My life was greatly influenced by Dr Julian C. McPheeters, who was the former President of Asbury Seminary and lived on campus when I was a student there. Though he was in his seventies at the time he clearly glowed with a love for Jesus and a passion for the gospel and for preaching. And he was still a great preacher. I often thought that it would be wonderful if I would be like him when I am an old man. He preached into his nineties. Then he had a stroke. Dr McPheeters could not speak after that. But he would sing the great hymns of the faith. Though physically debilitated he seemed to have been in communion with God.


The Bible says that prayer is a powerful thing. After urging his readers to “pray for one another,” James says, “The prayer of a righteous person has great power as it is working” (Jas. 5:16). When we pray we are doing God’s work powerfully. This would mean that even after we retire and are too weak for physical service to God and people, we can still serve powerfully by praying. A Christian leader Dr Bacchus was very sick and a doctor came and examined him. As he was leaving he shared something with the person who was attending to him. Dr Bacchus asked the attendant what the doctor had said. He told him that he had said that he had only a few minutes more to live. Dr Bacchus immediately said, “Quick, then get me on my knees, and let me spend my last moments praying for the salvation of the world.” He was serving God powerfully even at the moment of death.


I must add that a life of constant prayer is the outgrowth of a regular discipline of prayer alone with God. Jesus said, “But when you pray, go into your room and shut the door and pray to your Father who is in secret” (Matt. 6:6). Time spent alone with God is what gets us attuned to God and keeps our orientation constantly God-centred. I find that when I spend my regular prayer time, it sometimes takes me as long as 15 minutes to get attuned to God.

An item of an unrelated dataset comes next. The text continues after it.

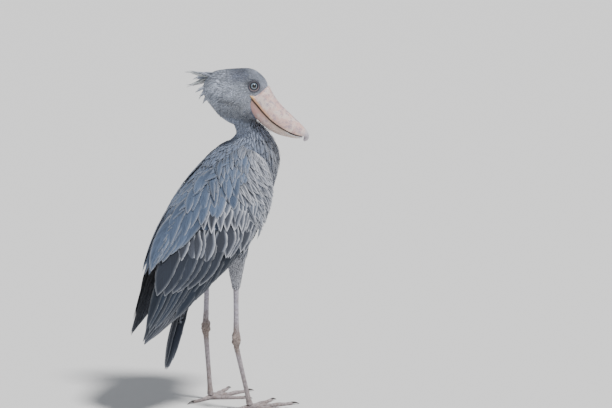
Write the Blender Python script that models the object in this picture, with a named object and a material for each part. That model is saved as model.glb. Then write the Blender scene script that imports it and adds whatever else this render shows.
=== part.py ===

After that the prayers flow. In our busy world, without a time set apart to be alone with God, it is unlikely that our contact with God will be always intimate. We have too many distractions.


Don’t wait for retirement to start living a life of constant prayer. If you don’t pray regularly while you are vocationally active, it is unlikely that you will do so when you are retired—unless you repent and consciously change your ways. In fact, to people who have not given priority to prayer, retirement could be a thing to dread. But if prayer is central to your life, then you will see retirement as giving you the opportunity to do more of the most important thing you do. Retirement could be viewed as a vocational promotion. So whatever you do now, may it be said of you too that, for you, life is prayer.  


[1] J. G. S. S. Thompson, The Praying Christ (Grand Rapids, Wm. B. Eerdmans Publishing Co. 1959); quoted in Robert E. Coleman, The Mind of the Master (Old Tappan NJ: Fleming H. Revell, 1977), p. 39.

[2] Leon Morris, Tyndale New Testament Commentaries, 1 and 2 Thessalonians (Software edition in Logos Bible Software).